This is true, measurement is important and if it is worse can you tell if the original bad part improved and look at a hybrid of actions, however the ability to change in the first place is always lacking with people who say that Agile doesn't work.
Agreed.

Note that ALL of these can be summed up in one phrase that I tell my teams often…

TIGHTEN

YOUR

FEEDBACK

LOOP

This is literally the key to life (besides 42) and everything. Want a better relationship with your partner, pet, friends, boss, code, family then tighten the loop.

That’s very good advice for day to day tactical approach:

- small changes, fixes, additions

- tests, optimizations, refactoring

It’s what you do to move forward iteratively with approaching deadlines.

But to not get stuck in local maxima you need some time off from feedback loops and tactics. You need time to think, design, experiment, sleep. You need time for creative, strategic thinking. Processes, rules, feedback loops, deliverables etc. are all a hindrance to that.

Also, getting an app up and running. Often times it's better to hack away at a (truly minimum) mvp and then iterate on that. Than try and iterate your way to an mvp.
That is exactly the failure of all the various management methodologies - they are built on the false assumption that all feedback is valuable and if something isn't going right you must not be getting enough feedback. What is the value in getting bad data faster? Can we not trust a developer to build something without deferring on every decision?

We need to get back to engineering as an art form, not factory work.

But isn’t it the managers’ implicit goal to make it as predictable, modularized / interchangeable as factory work and workers.

the Agile Industrial Complex realized they can sell that vision to managers, despite it being unachievable.

That promise is so alluring, it’s blinding.

My company have mandated that my team use sprints, despite us having previously proved that sprints are a bad way to handle our workload (we used a kanban-like system for a glorious year or so and we were actually way more productive in a measurable manner, and also a lot less annoyed). The reason? Predictability.

Except you can also measure that we're not hitting any predicted goal times, ever, because our sprint system is incompatible with the nature of our work supporting live systems and simultaneously developing new features. We're regularly taking on work from outside the sprint half an hour after sprint planning, because something exploded and we're the ones who have to fix it.

It's completely impossible, but the vision of predictability has blinded management.
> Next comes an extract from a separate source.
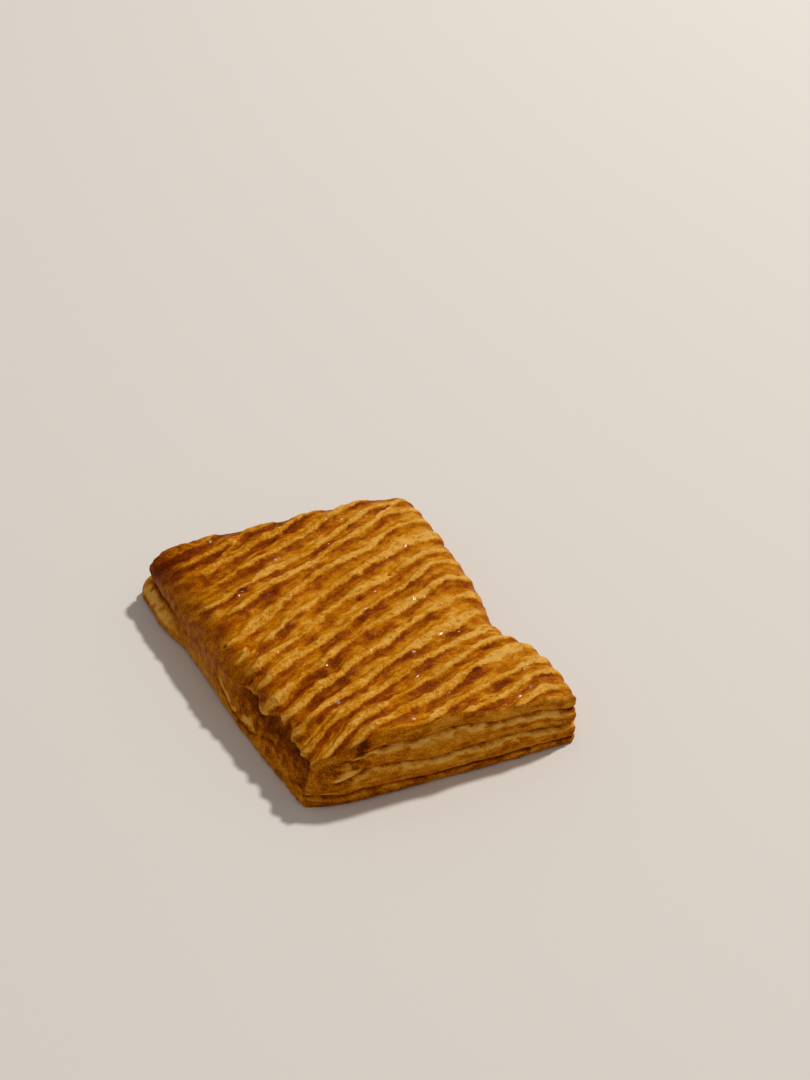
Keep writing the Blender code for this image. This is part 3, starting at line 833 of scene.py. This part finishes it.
    def shine(self, crust):
        """Where the egg wash is thick: on the given spots and on specks beside the ridges."""
        spots = in_patches(self.x, self.y, GLOSS_SPOTS)
        speckled = crumb(self.flow, SPECKLE_GRAIN)
        beside_ridge = ease(0.08, 0.14, self.off_ridge)
        shine = 1.3 * spots * ease(-0.3, 0.6, speckled) + 0.5 * beside_ridge * ease(1.6, 1.9, speckled)
        return np.clip(crust * shine, 0, 1)


def mesh_coordinates(mesh, of_normals=False):
    source = mesh.vertex_normals if of_normals else mesh.vertices
    values = np.empty(len(mesh.vertices) * 3, np.float32)
    source.foreach_get("vector" if of_normals else "co", values)
    return values.reshape(-1, 3).astype(float)


def set_mesh_coordinates(mesh, points):
    mesh.vertices.foreach_set("co", points.astype(np.float32).ravel())
    mesh.update()


def add_attribute(mesh, name, values):
    kind = "FLOAT" if values.ndim == 1 else "FLOAT_VECTOR"
    attribute = mesh.attributes.new(name, kind, "POINT")
    attribute.data.foreach_set("value" if values.ndim == 1 else "vector", values.astype(np.float32).ravel())


class Finish:
    """Builds one material: `node` adds any node, and the sockets that it gives can be calculated with."""

    def __init__(self, name):
        self.material = bpy.data.materials.new(name)
        self.material.use_nodes = True
        self.tree = self.material.node_tree
        self.shader = self.tree.nodes["Principled BSDF"]

    def node(self, kind, settings=None, output=0, **inputs):
        """Adds a node with its settings, links or sets its inputs, and gives one of its outputs."""
        made = self.tree.nodes.new(kind)
        for name, value in (settings or {}).items():
            setattr(made, name, value)
        for name, value in inputs.items():
            self.fill(made.inputs[name.replace("_", " ")], value)
        return Wire(self, made.outputs[output])

    def fill(self, socket, value):
        if isinstance(value, Wire):
            self.tree.links.new(value.socket, socket)
        else:
            socket.default_value = value

    def attribute(self, name, output="Fac"):
        return self.node("ShaderNodeAttribute", {"attribute_name": name}, output)

    def noise(self, vector, scale, detail=3.0, roughness=0.55):
        return self.node("ShaderNodeTexNoise", Vector=vector, Scale=scale, Detail=detail, Roughness=roughness)

    def mix(self, share, first, second):
        mixed = self.node("ShaderNodeMix", {"data_type": "RGBA"}, COLOUR_MIX_OUTPUT)
        for place, value in zip(COLOUR_MIX_INPUTS, (share, first, second)):
            self.fill(mixed.socket.node.inputs[place], value)
        return mixed

    def ramp(self, share, stops):
        coloured = self.node("ShaderNodeValToRGB", Fac=share)
        elements = coloured.socket.node.color_ramp.elements
        while len(elements) < len(stops):
            elements.new(1.0)
        for element, (place, colour) in zip(elements, stops):
            element.position = place
            element.color = (*colour, 1.0)
        return coloured

    def give(self, **inputs):
        for name, value in inputs.items():
            self.fill(self.shader.inputs[name.replace("_", " ")], value)


class Wire:
    """A number socket that expressions can be written with."""

    def __init__(self, finish, socket):
        self.finish = finish
        self.socket = socket

    def maths(self, operation, first, second, clamp=False):
        result = self.finish.node("ShaderNodeMath", {"operation": operation, "use_clamp": clamp})
        for socket, value in zip(result.socket.node.inputs, (first, second)):
            self.finish.fill(socket, value)
        return result

    def __add__(self, other):
        return self.maths("ADD", self, other)

    def __radd__(self, other):
        return self.maths("ADD", other, self)

    def __sub__(self, other):
        return self.maths("SUBTRACT", self, other)

    def __rsub__(self, other):
        return self.maths("SUBTRACT", other, self)

    def __mul__(self, other):
        return self.maths("MULTIPLY", self, other)

    def __rmul__(self, other):
        return self.maths("MULTIPLY", other, self)

    def clamped(self):
        return self.maths("ADD", self, 0.0, clamp=True)


def pastry_finish():
    """Baked dough: glossy brown egg wash in the hollows, pale and matte on the ridges and the cut ends."""
    finish = Finish("baked pastry")
    flow = finish.attribute("flow", output="Vector")
    place = finish.node("ShaderNodeTexCoord", output="Object")
    streaks = finish.noise(flow, STREAK_SCALE, detail=4.0, roughness=0.6) - 0.5
    specks = finish.noise(place, SPECK_SCALE, detail=2.0) - 0.5
    blotches = finish.noise(place, BLOTCH_SCALE) - 0.5
    stipple = finish.noise(place, STIPPLE_SCALE, roughness=0.7) - 0.5
    # The ridges end along a granular edge, and the same grain marks their tops.
    grains = stipple * 2.0 + specks * 0.8 + streaks * 1.4
    matte = ((0.5 - finish.attribute("off_ridge") + grains) * EDGE_SHARPNESS + 0.5).clamped()
    stippled = matte * stipple * 1.1
    uneven = streaks * 0.6 + specks * 0.8 + blotches * 0.45 + stippled
    crust_bake = finish.attribute("crust_bake") + matte * finish.attribute("ridge_bake") + uneven
    layer_bake = finish.attribute("layer_bake") + uneven * 0.95
    layer_colour = finish.ramp(layer_bake.clamped(), LAYER_STOPS)
    crust_colour = finish.ramp(crust_bake.clamped(), CRUST_STOPS)
    finish.give(
        Base_Color=finish.mix(finish.attribute("crust"), layer_colour, crust_colour),
        Roughness=(DRY_ROUGHNESS - finish.attribute("wash") * WASH_SMOOTHING + specks * 0.3).clamped(),
        Coat_Weight=finish.attribute("gloss"),
        Coat_Roughness=0.2,
        Specular_IOR_Level=0.08,
        Specular_Tint=(1.0, 0.42, 0.0, 1.0),
        IOR=1.45,
        Normal=finish.node(
            "ShaderNodeBump", Strength=1.0, Distance=BUMP_DISTANCE,
            Height=(specks + streaks + blotches) * 0.4 + stippled,
        ),
    )
    return finish.material


def make_pastry():
    mesh = box_cells()
    form = smooth_form(mesh_coordinates(mesh))
    set_mesh_coordinates(mesh, form)
    surface = Surface(form, mesh_coordinates(mesh, of_normals=True))
    points = surface.main_points()
    set_mesh_coordinates(mesh, points)
    points = surface.fine_points(points, mesh_coordinates(mesh, of_normals=True))
    set_mesh_coordinates(mesh, (points - np.array(DESIGN_CENTRE)) * MM)

    add_attribute(mesh, "crust_bake", surface.baked_crust())
    add_attribute(mesh, "layer_bake", surface.baked_ends())
    add_attribute(mesh, "ridge_bake", surface.ridge_bake)
    crust = surface.crust_share()
    add_attribute(mesh, "crust", crust)
    add_attribute(mesh, "flow", surface.finish_flow(crust))
    add_attribute(mesh, "gloss", surface.shine(crust))
    add_attribute(mesh, "wash", crust * (0.15 + 0.6 * ease(0.12, 0.22, surface.off_ridge)))
    off_ridge = np.clip((surface.off_ridge - RIDGE_HALF) / RIDGE_EDGE, 0, 2)
    add_attribute(mesh, "off_ridge", off_ridge + 2 * (1 - crust))
    mesh.materials.append(pastry_finish())
    mesh.shade_smooth()
    pastry = bpy.data.objects.new("gata_pastry", mesh)
    bpy.context.scene.collection.objects.link(pastry)
    return pastry


def make_floor():
    bm = bmesh.new()
    bmesh.ops.create_grid(bm, x_segments=2, y_segments=2, size=FLOOR_SIZE)
    mesh = bpy.data.meshes.new("floor")
    bm.to_mesh(mesh)
    bm.free()
    floor = bpy.data.objects.new("floor", mesh)
    bpy.context.scene.collection.objects.link(floor)
    finish = Finish("pale floor")
    finish.give(Base_Color=FLOOR_COLOUR, Roughness=0.8)
    mesh.materials.append(finish.material)


def make_light():
    lamp = bpy.data.lights.new("key", "AREA")
    lamp.shape = "DISK"
    lamp.size = LAMP_SIZE
    lamp.energy = LAMP_POWER
    lamp.color = LAMP_COLOUR
    key = bpy.data.objects.new("key", lamp)
    towards = Vector(LAMP_DIRECTION).normalized()
    key.location = towards * LAMP_DISTANCE
    key.rotation_mode = "QUATERNION"
    key.rotation_quaternion = towards.to_track_quat("Z", "Y")
    bpy.context.scene.collection.objects.link(key)
    world = bpy.data.worlds.new("soft light")
    world.use_nodes = True
    background = world.node_tree.nodes["Background"]
    background.inputs["Color"].default_value = SKY_COLOUR
    # The room that the gloss mirrors is darker than the light that falls from it.
    path = world.node_tree.nodes.new("ShaderNodeLightPath")
    dimmed = world.node_tree.nodes.new("ShaderNodeMapRange")
    dimmed.inputs["To Min"].default_value = SKY_STRENGTH
    dimmed.inputs["To Max"].default_value = MIRRORED_STRENGTH
    world.node_tree.links.new(path.outputs["Is Glossy Ray"], dimmed.inputs["Value"])
    world.node_tree.links.new(dimmed.outputs["Result"], background.inputs["Strength"])
    bpy.context.scene.world = world


def make_camera():
    camera = bpy.data.cameras.new("camera")
    camera.lens = LENS_MM
    camera.sensor_width = SENSOR_MM
    camera.clip_start = NEAREST_SEEN
    viewer = bpy.data.objects.new("camera", camera)
    right = Vector(CAMERA_RIGHT).normalized()
    up = (Vector(CAMERA_UP) - right * right.dot(Vector(CAMERA_UP))).normalized()
    turn = Matrix((right, up, right.cross(up))).transposed()
    viewer.matrix_world = Matrix.Translation(CAMERA_PLACE) @ turn.to_4x4()
    bpy.context.scene.collection.objects.link(viewer)
    bpy.context.scene.camera = viewer


bpy.context.scene.view_settings.view_transform = "Standard"
make_camera()
make_light()
make_floor()
pastry = make_pastry()
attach(pastry, "root")
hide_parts("gata")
The number of times there's a card on the retro board under "Stop doing" that just says "sprints" on it...

I believe this has to do with managers being required to constantly estimate cost, time, and ROI with precision, minimizing risk.
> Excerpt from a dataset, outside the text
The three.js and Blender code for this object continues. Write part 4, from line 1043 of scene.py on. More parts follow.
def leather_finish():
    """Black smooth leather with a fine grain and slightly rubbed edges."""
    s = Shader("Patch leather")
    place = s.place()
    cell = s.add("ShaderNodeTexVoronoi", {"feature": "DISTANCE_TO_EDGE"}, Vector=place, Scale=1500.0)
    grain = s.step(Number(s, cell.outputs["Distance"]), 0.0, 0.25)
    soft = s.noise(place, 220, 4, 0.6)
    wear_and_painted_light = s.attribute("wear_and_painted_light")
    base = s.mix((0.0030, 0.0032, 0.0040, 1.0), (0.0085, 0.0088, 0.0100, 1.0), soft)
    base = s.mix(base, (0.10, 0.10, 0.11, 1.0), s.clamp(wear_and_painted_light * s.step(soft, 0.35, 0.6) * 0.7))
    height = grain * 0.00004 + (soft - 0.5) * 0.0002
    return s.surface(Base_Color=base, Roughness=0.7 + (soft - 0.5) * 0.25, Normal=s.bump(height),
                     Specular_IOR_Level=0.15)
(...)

I like Basecamp’s shape up methodology: make bets of efforts that are worth 6 weeks of the team’s time, commit to the best one, timebox it. If it takes longer than 6 weeks, throw it away. This way the risk is limited to six weeks.

Few managers would be willing to stake 6 weeks of a team’s time though.
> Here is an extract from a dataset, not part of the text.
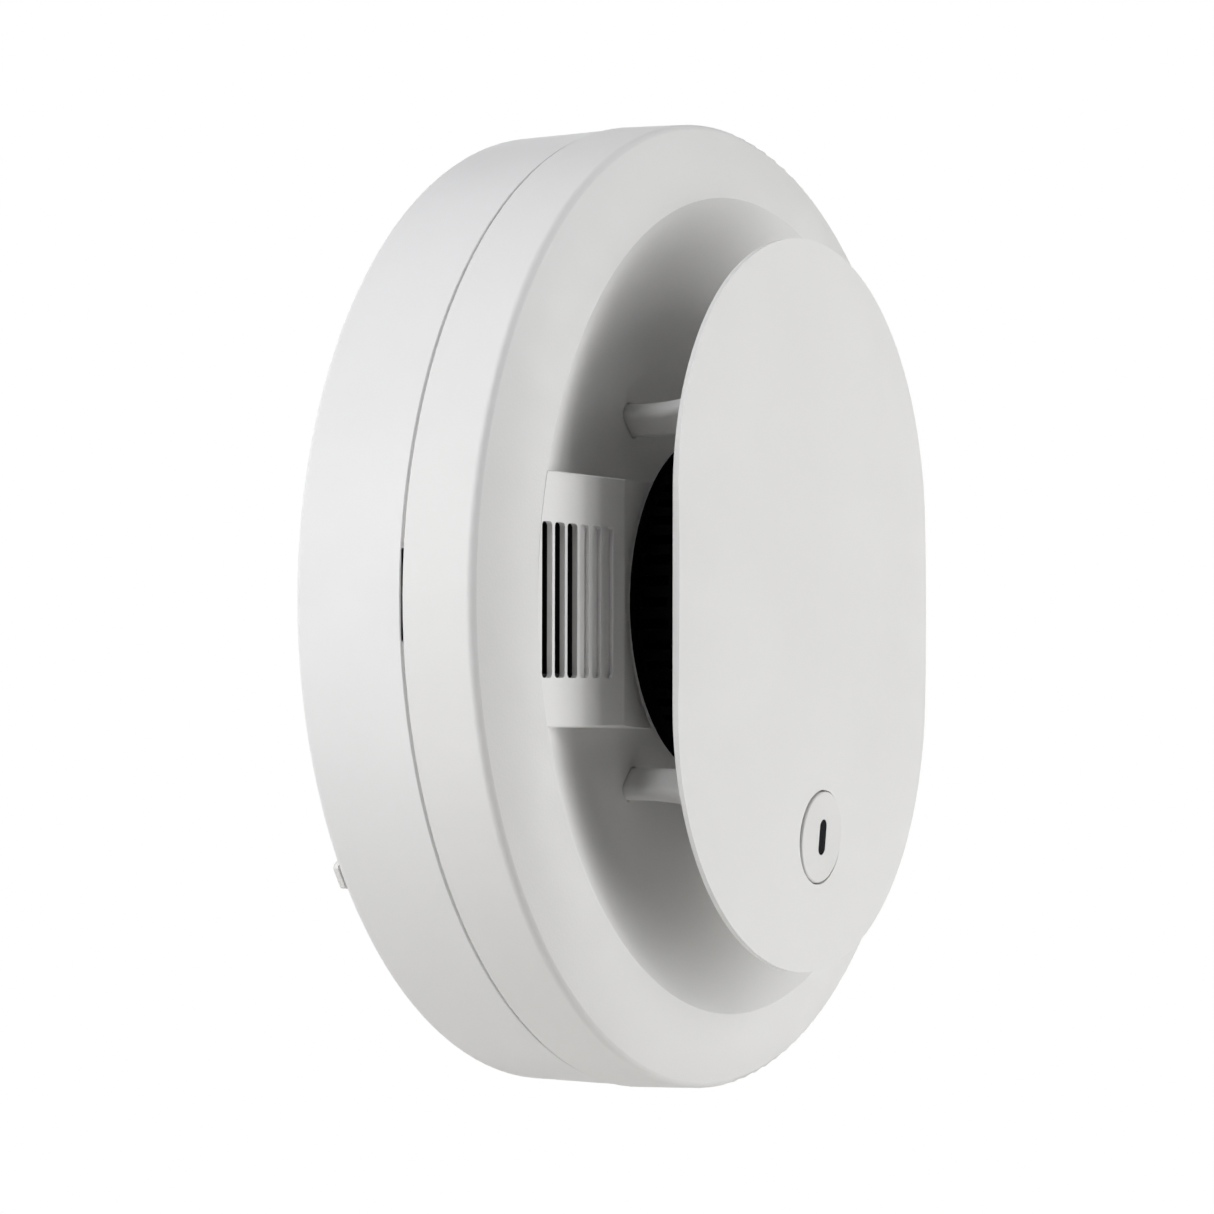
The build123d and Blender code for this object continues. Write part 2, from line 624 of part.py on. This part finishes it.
with BuildPart() as switch_plunger:
    with BuildSketch(level(SWITCH_TOP - 0.7)):
        with Locations((SWITCH_X, BUTTON_Z)):
            Circle(1.4)
    extrude(amount=STEM_FOOT_LOW - 0.05 - SWITCH_TOP + 0.7)

with BuildPart() as status_led:
    with BuildSketch(level(BOARD_HIGH)):
        with Locations((0, BUTTON_Z)):
            Rectangle(1.6, 3.2)
    extrude(amount=0.5)
    with BuildSketch(level(BOARD_HIGH + 0.5)):
        with Locations((0, BUTTON_Z)):
            Rectangle(1.4, 2.2)
    extrude(amount=0.6)

# --- sounder ------------------------------------------------------------------------------------
HORN_LOW, HORN_HIGH = BOARD_HIGH + 0.1, 24.0
PIEZO_SEAT = 17.0
CHIMNEY_X = -50.3

with BuildPart() as sounder_housing:
    with BuildSketch(level(HORN_LOW)):
        with Locations((HORN_X, 0)):
            Circle(HORN_RADIUS)
    extrude(amount=HORN_HIGH - HORN_LOW)
    with BuildSketch(level(HORN_HIGH)):
        with Locations((CHIMNEY_X, 0)):
            RectangleRounded(11.8, 22.4, 1.2)
    extrude(amount=5.6)
    with BuildSketch(level(HORN_LOW)):
        with Locations((HORN_X, 0)):
            Circle(HORN_RADIUS - 1.2)
    extrude(amount=PIEZO_SEAT - HORN_LOW, mode=Mode.SUBTRACT)
    with BuildSketch(level(PIEZO_SEAT)):
        with Locations((HORN_X, 0)):
            Circle(HORN_RADIUS - 2.4)
    extrude(amount=HORN_HIGH - 1.4 - PIEZO_SEAT, mode=Mode.SUBTRACT)
    with BuildSketch(level(HORN_HIGH - 2)):
        with Locations((CHIMNEY_X, 0)):
            RectangleRounded(9.8, 20.4, 0.6)
    extrude(amount=10, mode=Mode.SUBTRACT)

with BuildPart() as piezo_plate:
    with BuildSketch(level(PIEZO_SEAT - 0.3)):
        with Locations((HORN_X, 0)):
            Circle(HORN_RADIUS - 1.4)
    extrude(amount=0.3)

with BuildPart() as piezo_ceramic:
    with BuildSketch(level(PIEZO_SEAT - 0.6)):
        with Locations((HORN_X, 0)):
            Circle(9.5)
    extrude(amount=0.3)

# --- power --------------------------------------------------------------------------------------
HALF_CELL = CELL_LENGTH / 2
TAB_THICKNESS = 0.3

with BuildPart() as battery_cell:
    with BuildSketch(Plane.XY.offset(-HALF_CELL)):
        with Locations((CELL_X, -CELL_HEIGHT)):
            Circle(CELL_RADIUS)
    extrude(amount=CELL_LENGTH)
    fillet(battery_cell.edges().filter_by(GeomType.CIRCLE), 0.7)
    with BuildSketch(Plane.XY.offset(HALF_CELL)):
        with Locations((CELL_X, -CELL_HEIGHT)):
            Circle(3.0)
    extrude(amount=0.6)

with BuildPart() as cell_holder:
    with BuildSketch(level(BACK_WALL_HIGH + 0.05)):
        with Locations((CELL_X, 0)):
            Rectangle(HOLDER_X[1] - HOLDER_X[0], CELL_LENGTH - 6)
    extrude(amount=9)
    with BuildSketch(Plane.XY.offset(-HALF_CELL)):
        with Locations((CELL_X, -CELL_HEIGHT)):
            Circle(CELL_RADIUS + 0.1)
    extrude(amount=CELL_LENGTH, mode=Mode.SUBTRACT)
    with BuildSketch(level(BACK_WALL_HIGH + 0.05)):
        with Locations((CELL_X, 0)):
            Rectangle(30, 9)
    extrude(amount=20, mode=Mode.SUBTRACT)
    with BuildSketch(level(BACK_WALL_HIGH + 0.05)):
        with Locations((CELL_X, 0)):
            Rectangle(HOLDER_X[1] - HOLDER_X[0], 10)
    extrude(amount=0.4)

with BuildPart() as cell_tabs:
    for side, height in ((1, 0.6), (-1, 0.0)):
        face_z = side * (HALF_CELL + height)
        with BuildSketch(Plane.XY.offset(face_z)):
            with Locations((CELL_X - 2.0, -CELL_HEIGHT)):
                RectangleRounded(9, 4, 0.8)
        extrude(amount=side * TAB_THICKNESS)

LEAD_RADIUS = 0.6
BOARD_PAD_X = 33.0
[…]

> I believe this has to do with managers being required to constantly estimate cost, time, and ROI with precision, minimizing risk.

Well, they think they're minimizing risk, but at best they're just minimizing uncertainty, and the result is predictably low productivity.

That needs to be balanced as well, same as all things. A retro every two weeks is a lot and brings too much overhead into the process. Same with the constant refinements and groomings and plannings and whatever. A team or a subteam needs to have uninterrupted autonomous time to dive deep and get things done. That's fulfilling work, from my perspective. Rhythmitize work into periods of quiet, focused implementation work and team work where people investigate, research and plan new features and refactorings.
Here’s what we do:

- Kanban (no sprints)

- (45 min) Weekly grooming session

- Thrice weekly stand ups (async)

- (1 hour) Retro every two weeks (sometimes we skip it or it becomes a show-n-tell)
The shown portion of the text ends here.